El Hijo de Dios asumió la fragilidad de la criatura a lo largo de toda su vida humana, desde el pesebre hasta la cruz. El amor necesita estar de acuerdo con la fragilidad. Dios Padre cuida de su Hijo queriendo pasar por los cuidados sencillos de María y José. Y así, Dios encarnado se nos presenta en nuestra familia, pidiendo nuestro cuidado y ternura.
Amar significa no decir más ‘yo’ sin decir ‘nosotros’. Ese ‘nosotros’ que Dios nos confía son nuestra familia, nuestra ‘Sagrada Familia’, dada y confiada por Dios.
La Madre Teresa de Calcuta afirmó: “El amor empieza en casa, es allí donde debemos empezar a amarnos unos a otros. No podremos dar nada a los demás si nuestra vida no está llena de amor de Dios, si nuestros corazones no están limpios. Jesús dijo: ‘Bienaventurados los limpios de corazón, porque ellos verán a Dios’. Si no vemos a Dios unos en otros, es muy difícil amar en verdad”.
¡Que ninguno de los que Dios te ha confiado quede solo y sin amor, sufra el frío o el vacío! El amor sabe abrazar la fragilidad e impulsa a cuidarnos y comprendernos unos a otros. En Navidad, los cristianos no evocamos un hecho histórico sin más, sino que confesamos con nuestra vida el don de Dios: el amor de Dios está con nosotros, entre nosotros, y su amor vence siempre:
“Como elegidos de Dios, santos y amados, revestíos de entrañas de misericordia, de bondad, humildad, mansedumbre, paciencia, soportándoos unos a otros y perdonándoos mutuamente si alguno tiene queja contra otro; como el Señor os perdonó, perdonaos también vosotros” (Col 3, 12-13).

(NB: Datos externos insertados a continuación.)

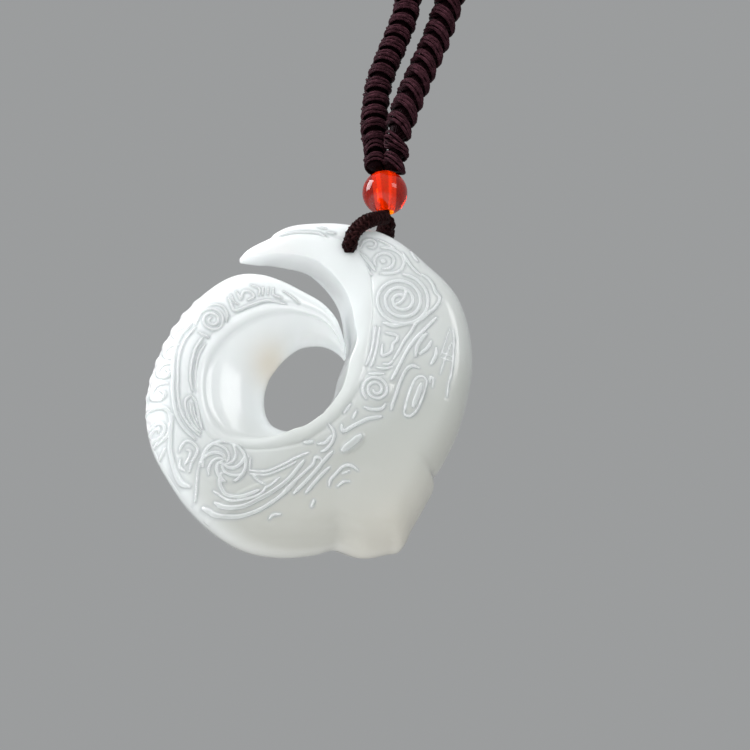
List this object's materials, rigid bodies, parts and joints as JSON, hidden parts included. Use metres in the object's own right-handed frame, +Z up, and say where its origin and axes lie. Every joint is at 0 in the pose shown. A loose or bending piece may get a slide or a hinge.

Navidad es la fiesta de los ‘niños del Reino’. Gracias a quienes habéis hecho luminosa mi infancia y habéis llenado mi vida de sentido ayer y hoy. Gracias a los que me enseñáis a vivir en bienaventuranza, los limpios de corazón que veis a Dios y lo hacéis presente. Gracias porque me enseñáis a no tener miedo a las espinas en las que florece la vida.
Dichosos quienes encarnan la Navidad.